The obvious involution (x, y, z) ↦ (x, z, y).

Equations

• Zagier.obvInvo k ⟨(x_1, y, z), h⟩ = ⟨(x_1, z, y), ⋯⟩

theorem Zagier.obvInvo_sq (k : ℕ) : Zagier.obvInvo k ^ 2 = 1

theorem Zagier.sq_add_sq_of_nonempty_fixedPoints (k : ℕ) (hn : (Function.fixedPoints (Zagier.obvInvo k)).Nonempty) : ∃ (a : ℕ) (b : ℕ), a ^ 2 + b ^ 2 = 4 * k + 1

If obvInvo k has a fixed point, a representation of 4 * k + 1 as a sum of two squares can be extracted from it.

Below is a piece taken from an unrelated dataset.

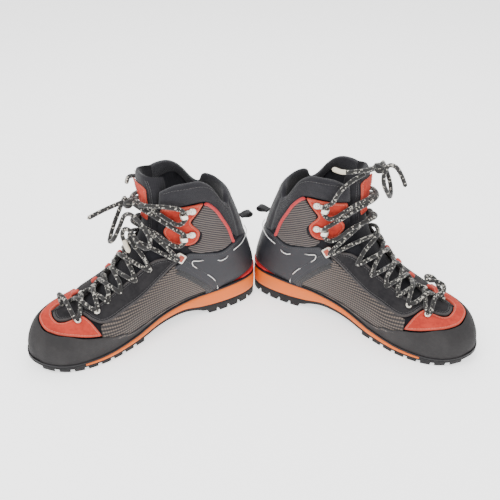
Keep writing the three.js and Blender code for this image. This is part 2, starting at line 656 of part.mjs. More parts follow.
// hand-set points of the free stretches, x y z at the reference size, from the ground
const RIGHT_LACE = {
  inner: [[150, 13, 169], [143, 24, 172]],
  outer: [[149, -24, 180], [142, -32, 184]],
  toe: [[247, 6, 71], [250, -4, 72]],
  bow: [
    [203, -8, 157], [188, -7, 162], [172, -6, 166], [161, -6, 170], [156, -14, 168], [159, -19, 158],
    [168, -18, 142], [177, -14, 127], [182, -7, 121], [179, 0, 127], [171, 2, 142], [164, 4, 156],
    [160, 11, 160], [156, 22, 157], [152, 33, 149], [150, 41, 139], [153, 41, 129], [159, 34, 130],
    [163, 26, 141], [167, 18, 149], [171, 16, 141], [171, 20, 130], [170, 23, 118],
  ],
};
const LEFT_LACE = {
  inner: [[142, 18, 203], [133, 32, 198], [124, 42, 187]],
  outer: [[147, -22, 196], [140, -33, 190]],
  toe: [[243, 15, 70], [249, 8, 75], [246, -1, 78], [236, -3, 79], [228, 2, 80], [224, -6, 80], [232, -12, 76]],
  bow: [
    [109, 37, 212], [121, 35, 209], [134, 30, 209], [145, 19, 209], [151, 8, 209], [153, -3, 210],
    [151, -13, 206], [154, -19, 195], [160, -19, 182], [165, -12, 173], [167, -3, 172], [166, 5, 180],
    [162, 9, 191], [160, 8, 202], [162, 1, 211], [168, -6, 208], [175, -10, 197], [181, -12, 184],
  ],
};

// ---- assembly ---------------------------------------------------------------------------------
/** One boot's named meshes. */
function boot(prefix, lean, laces) {
  const group = new THREE.Group();
  const add = (name, geometry, material) => {
    const mesh = new THREE.Mesh(geometry, material.clone());
    mesh.name = `${prefix}_${name}`;
    group.add(mesh);
  };
  add('outsole', outsole(), FINISH.rubber);
  add('midsole', midsole(), FINISH.foam);
  add('sole_board', board(), FINISH.board);
  add('heel_clip', clip(), FINISH.clip);
  add('insole', insole(), FINISH.insole);
  add('lining', lining(), FINISH.lining);
  add('rand', rand(), FINISH.rand);
  add('toe_overlay', toeOverlay(), FINISH.redSuede);
  add('vamp', vamp(), FINISH.greySuede);
  add('heel_counter', counter(), FINISH.counter);
  add('collar', collar(), FINISH.collar);
  add('tongue', tongue(lean), FINISH.collar);
  add('tongue_patch', tonguePatch(lean), FINISH.redSuede);
  add('pull_loop', pullLoop(), FINISH.webbing);
  for (const [side, word] of [[1, 'inner'], [-1, 'outer']]) {
    add(`side_panel_${word}`, sidePanel(side), FINISH.check);
    add(`ankle_panel_${word}`, anklePanel(side), FINISH.stripe);
    add(`ankle_overlay_${word}`, overlay(side), FINISH.redSuede);
    add(`link_${word}`, link(side), FINISH.metal);
    add(`cable_${word}`, cable(side), FINISH.cable);
    for (const [place, [u, v]] of Object.entries(HOOKS)) {
      add(`hook_${word}_${place}`, hook(u, side * v), FINISH.metal);
    }
  }
  add('lace_rows', laceRows(laces), FINISH.lace);
  add('lace_bow', tube(laces.bow.map(([x, y, z]) => onBoot(x, y, z)), LACE_D, 40), FINISH.lace);
  return group;
}

const right = boot('right', RIGHT_TONGUE_LEAN, RIGHT_LACE);
right.rotation.z = Math.PI + THREE.MathUtils.degToRad(TOE_OUT);
right.position.set(-HEEL_X, -HEEL_Y, 0);

const left = boot('left', LEFT_TONGUE_LEAN, LEFT_LACE);
left.scale.y = -1;
left.rotation.z = -THREE.MathUtils.degToRad(TOE_OUT);
left.position.set(HEEL_X, HEEL_Y, 0);

const pair = new THREE.Group();
pair.add(right, left);
const footprint = new THREE.Box3();
pair.updateMatrixWorld(true);
pair.traverse((part) => {
  if (part.isMesh && !part.name.endsWith('lace_bow')) footprint.expandByObject(part, true);
});
pair.position.set(
  -(footprint.min.x + footprint.max.x) / 2, -(footprint.min.y + footprint.max.y) / 2, -footprint.min.z);
export default pair;
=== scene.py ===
"""A pair of laced mountaineering boots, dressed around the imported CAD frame.

Each boot is worked out in its own millimetre frame (x from heel to toe, y to the inner side,
z up from the floor) on the surface of a last, and is then placed in the pair's frame in metres.
"""

from __future__ import annotations

import logging
import math
from dataclasses import dataclass, field
from enum import Enum
from typing import Callable, Sequence

import bpy
import numpy as np
from mathutils import Matrix, Vector
from mathutils.geometry import delaunay_2d_cdt

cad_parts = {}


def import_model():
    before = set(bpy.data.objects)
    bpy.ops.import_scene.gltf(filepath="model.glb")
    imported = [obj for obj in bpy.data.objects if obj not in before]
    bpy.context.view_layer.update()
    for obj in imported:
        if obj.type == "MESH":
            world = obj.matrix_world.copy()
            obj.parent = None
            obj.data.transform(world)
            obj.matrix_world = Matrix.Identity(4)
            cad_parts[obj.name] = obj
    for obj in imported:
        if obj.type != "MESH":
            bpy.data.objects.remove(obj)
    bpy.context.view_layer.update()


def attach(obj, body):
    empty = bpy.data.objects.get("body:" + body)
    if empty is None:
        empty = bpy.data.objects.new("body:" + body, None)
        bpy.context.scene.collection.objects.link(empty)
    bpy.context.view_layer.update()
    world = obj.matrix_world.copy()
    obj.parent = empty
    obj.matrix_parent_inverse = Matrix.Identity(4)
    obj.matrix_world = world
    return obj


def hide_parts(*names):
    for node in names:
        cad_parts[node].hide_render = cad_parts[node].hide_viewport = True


log = logging.getLogger("boots")
Array = np.ndarray
UV = tuple[float, float]
RGB = tuple[float, float, float]

# ---- sizes shared with the CAD part, in millimetres ------------------------------------------
LUG_DEPTH = 6.0
SOLE_BASE = 10.0
FRAME_T = 2.0
GAP = 0.3
PANEL_T = 2.0
LACE_D = 5.0
CABLE_D = 1.4
COLLAR_T = 8.5
LINING_SKIN = 2.6
COLLAR_PROUD = 2.5
RIGHT_TONGUE_LEAN = 13.0
LEFT_TONGUE_LEAN = 3.0
TONGUE_T = 5.0
TOE_OUT = math.radians(30.5)
HEEL_X = 8.4
HEEL_Y = 7.6
PAIR_Y = 80.7235
PLATE_REST = LUG_DEPTH - 2.2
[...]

def Zagier.complexInvo (k : ℕ) : Function.End ↑(Zagier.zagierSet k)

The complicated involution, defined piecewise according to how x compares with y - z and 2 * y.

Equations

• Zagier.complexInvo k ⟨(x_1, y, z), h⟩ = ⟨if x_1 + z < y then (x_1 + 2 * z, z, y - x_1 - z) else if 2 * y < x_1 then (x_1 - 2 * y, x_1 + z - y, y) else (2 * y - x_1, y, x_1 + z - y), ⋯⟩

theorem Zagier.complexInvo_sq (k : ℕ) [hk : Fact (Nat.Prime (4 * k + 1))] : Zagier.complexInvo k ^ 2 = 1

complexInvo k is indeed an involution.

theorem Zagier.eq_of_mem_fixedPoints (k : ℕ) [hk : Fact (Nat.Prime (4 * k + 1))] {t : ↑(Zagier.zagierSet k)} (mem : t ∈ Function.fixedPoints (Zagier.complexInvo k)) : ↑t = (1, 1, k)

Any fixed point of complexInvo k must be (1, 1, k).

def Zagier.singletonFixedPoint (k : ℕ) : Finset ↑(Zagier.zagierSet k)

The singleton containing (1, 1, k).

Equations

• Zagier.singletonFixedPoint k = {⟨(1, 1, k), ⋯⟩}

theorem Zagier.card_fixedPoints_eq_one (k : ℕ) [hk : Fact (Nat.Prime (4 * k + 1))] : Fintype.card ↑(Function.fixedPoints (Zagier.complexInvo k)) = 1

complexInvo k has exactly one fixed point.

theorem Nat.Prime.sq_add_sq' {p : ℕ} [h : Fact (Nat.Prime p)] (hp : p % 4 = 1) : ∃ (a : ℕ) (b : ℕ), a ^ 2 + b ^ 2 = p

Fermat's theorem on sums of two squares (Wiedijk #20). Every prime congruent to 1 mod 4 is the sum of two squares, proved using Zagier's involutions.